• [Source data]:
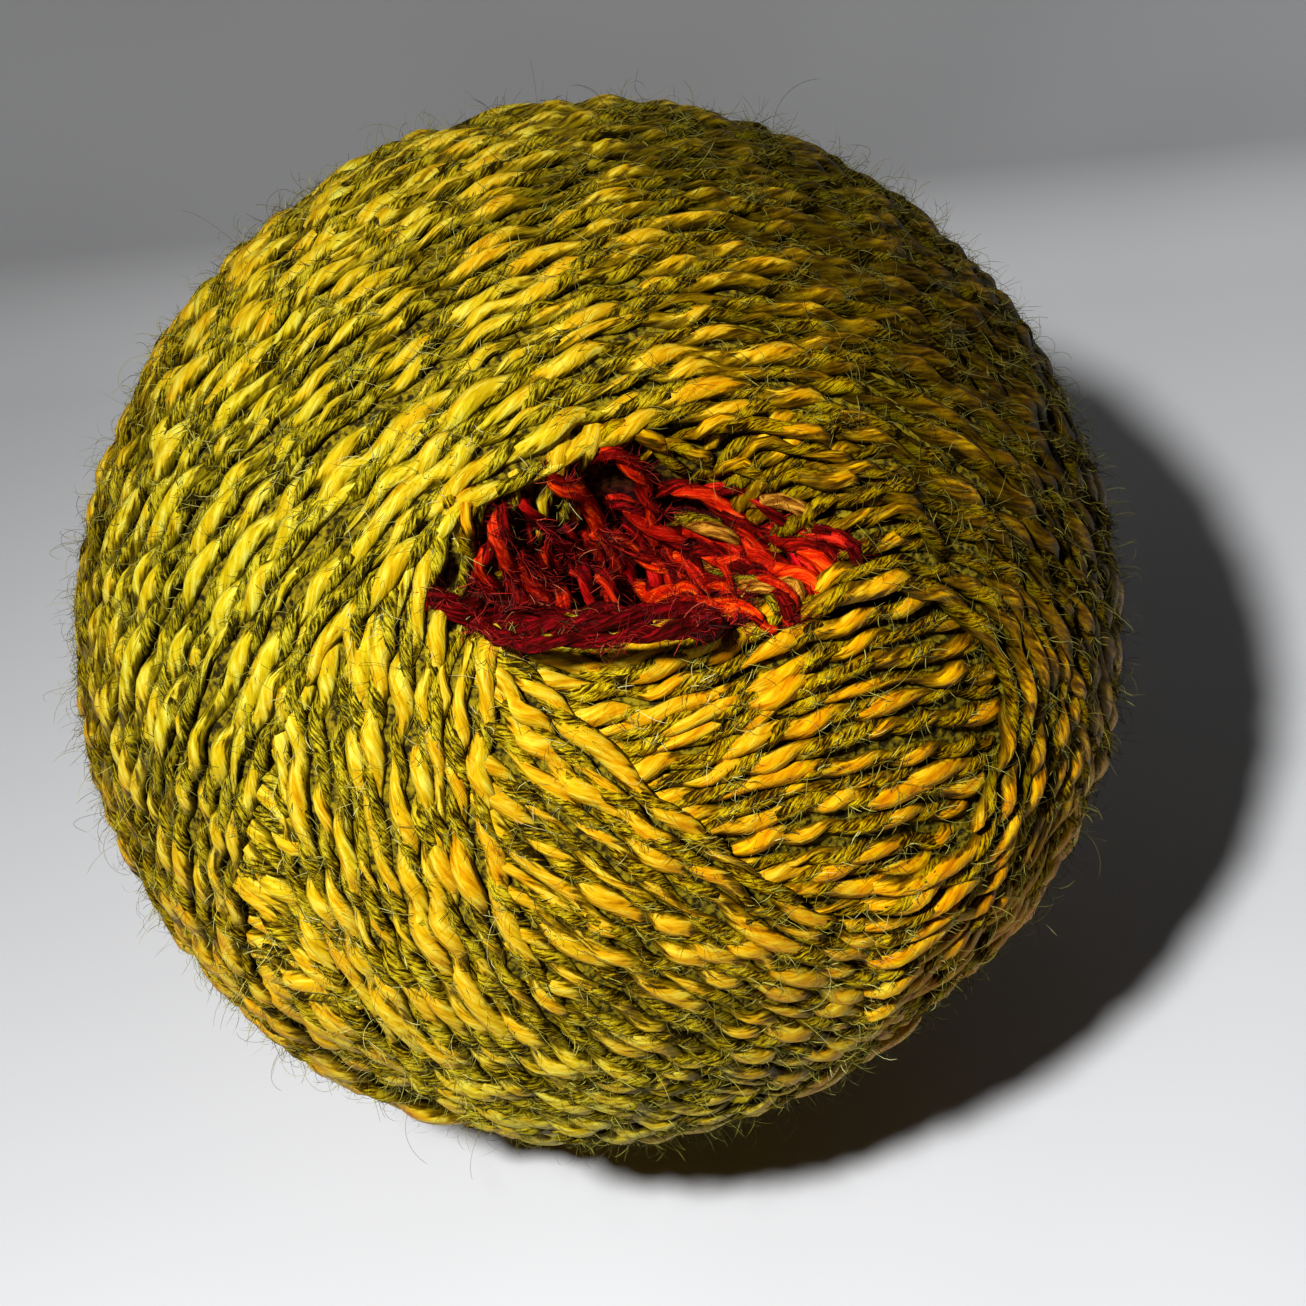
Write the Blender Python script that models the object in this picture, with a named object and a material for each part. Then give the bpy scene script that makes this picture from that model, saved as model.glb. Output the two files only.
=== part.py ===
"""A wound ball of yarn with a collapsed centre hollow, as one closed solid.

The ball is slightly squat along its winding axis, which leans towards -Y, and it rests on a small
flat spot. Its surface is stepped where one band of turns lies over the next, and each band carries
low ridges along its turns, a few turns to a ridge. The hollow is an eye-shaped pit in the end of
the winding axis, steep on its near side and sloping on its far side. Metres, +Z up.
"""

from collections import namedtuple
from math import acos, atan2, cos, degrees, exp, pi, radians, sin

import bmesh
import bpy
from mathutils import Matrix, Vector

# The ball
BALL_RADIUS = 0.0460
SQUATNESS = 0.92
FLAT_DEPTH = 0.0017
AXIS_AZIMUTH = -80.0
AXIS_ELEVATION = 64.0

# The yarn and the ridges that stand for its turns
YARN_PITCH = 0.00175
TURNS_IN_RIDGE = 3
RIDGE_HEIGHT = 0.00035

# The slow unevenness of a ball wound by hand: waves that run across the ball, each with its share
# of the height, the way it runs and where it starts. The first two are multiplied.
WAVINESS = 0.0004
Wave = namedtuple("Wave", "share x y z start")
LONG_WAVE = Wave(1.0, 3.1, 0.0, 1.7, 0.0)
CROSS_WAVE = Wave(1.0, 0.0, 2.3, 0.0, 0.97)
SHORT_WAVE = Wave(0.6, 2.9, 4.7, 0.0, 0.0)

# The bands of turns. Each one circles about its pole, and the first row lies on top.
# Angles are in degrees. The inner edge rises by swell near swell_at, an angle about the pole
# that is measured from the side of the winding axis.
Band = namedtuple(
    "Band", "name azimuth elevation inner outer swell swell_at swell_width seen_from seen_to lift"
)
BANDS = (
    Band("over", -78, 13, 49, 118, 14, -15, 55, -180, 180, 0.0014),
    Band("right", -50, 33, 16, 42, 0, 0, 30, -215, -30, 0.0011),
    Band("left", -42, 30, 50, 74, 0, 0, 30, -180, 180, 0.0009),
    Band("lower", 27, 38, 79, 124, 0, 0, 30, -180, 180, 0.0005),
    Band("near", 75, 47, 60, 128, 16, -2, 24, -180, 180, -0.0006),
    Band("back", 165, -30, 48, 122, 0, 0, 30, -180, 180, -0.0008),
)
EDGE_WIDTH = 0.0022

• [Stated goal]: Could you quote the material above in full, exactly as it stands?

• [Response below]:
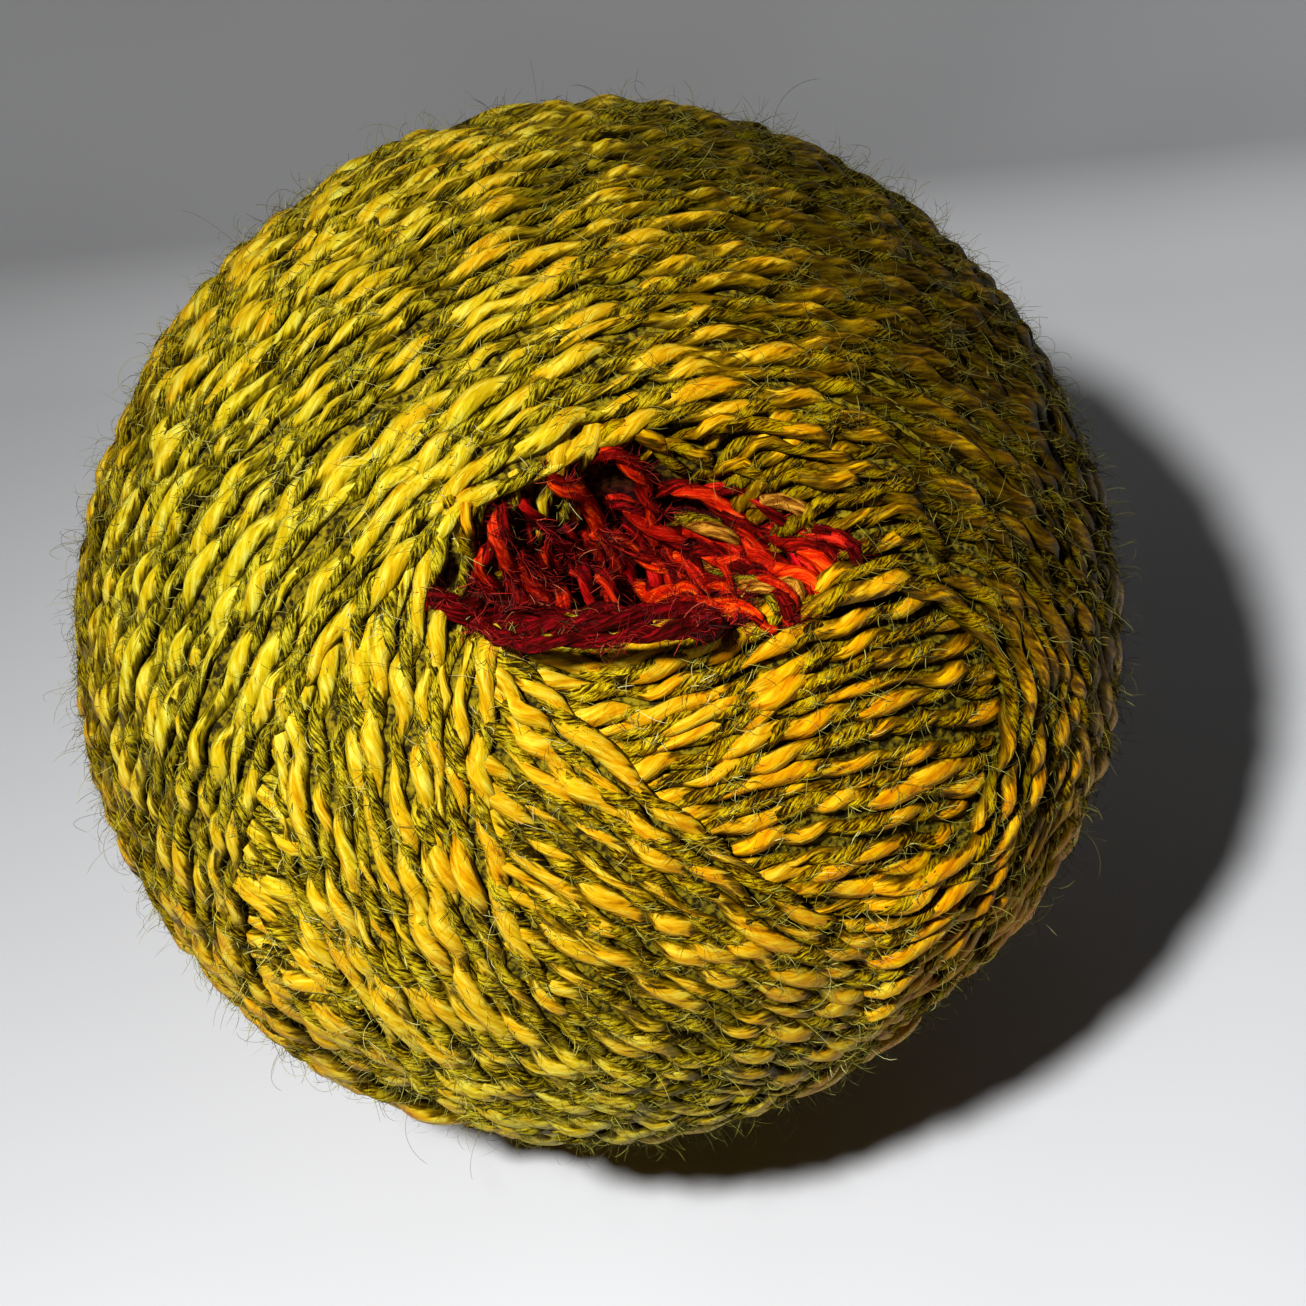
Write the Blender Python script that models the object in this picture, with a named object and a material for each part. Then give the bpy scene script that makes this picture from that model, saved as model.glb. Output the two files only.
=== part.py ===
"""A wound ball of yarn with a collapsed centre hollow, as one closed solid.

The ball is slightly squat along its winding axis, which leans towards -Y, and it rests on a small
flat spot. Its surface is stepped where one band of turns lies over the next, and each band carries
low ridges along its turns, a few turns to a ridge. The hollow is an eye-shaped pit in the end of
the winding axis, steep on its near side and sloping on its far side. Metres, +Z up.
"""

from collections import namedtuple
from math import acos, atan2, cos, degrees, exp, pi, radians, sin

import bmesh
import bpy
from mathutils import Matrix, Vector

# The ball
BALL_RADIUS = 0.0460
SQUATNESS = 0.92
FLAT_DEPTH = 0.0017
AXIS_AZIMUTH = -80.0
AXIS_ELEVATION = 64.0

# The yarn and the ridges that stand for its turns
YARN_PITCH = 0.00175
TURNS_IN_RIDGE = 3
RIDGE_HEIGHT = 0.00035

# The slow unevenness of a ball wound by hand: waves that run across the ball, each with its share
# of the height, the way it runs and where it starts. The first two are multiplied.
WAVINESS = 0.0004
Wave = namedtuple("Wave", "share x y z start")
LONG_WAVE = Wave(1.0, 3.1, 0.0, 1.7, 0.0)
CROSS_WAVE = Wave(1.0, 0.0, 2.3, 0.0, 0.97)
SHORT_WAVE = Wave(0.6, 2.9, 4.7, 0.0, 0.0)

# The bands of turns. Each one circles about its pole, and the first row lies on top.
# Angles are in degrees. The inner edge rises by swell near swell_at, an angle about the pole
# that is measured from the side of the winding axis.
Band = namedtuple(
    "Band", "name azimuth elevation inner outer swell swell_at swell_width seen_from seen_to lift"
)
BANDS = (
    Band("over", -78, 13, 49, 118, 14, -15, 55, -180, 180, 0.0014),
    Band("right", -50, 33, 16, 42, 0, 0, 30, -215, -30, 0.0011),
    Band("left", -42, 30, 50, 74, 0, 0, 30, -180, 180, 0.0009),
    Band("lower", 27, 38, 79, 124, 0, 0, 30, -180, 180, 0.0005),
    Band("near", 75, 47, 60, 128, 16, -2, 24, -180, 180, -0.0006),
    Band("back", 165, -30, 48, 122, 0, 0, 30, -180, 180, -0.0008),
)
EDGE_WIDTH = 0.0022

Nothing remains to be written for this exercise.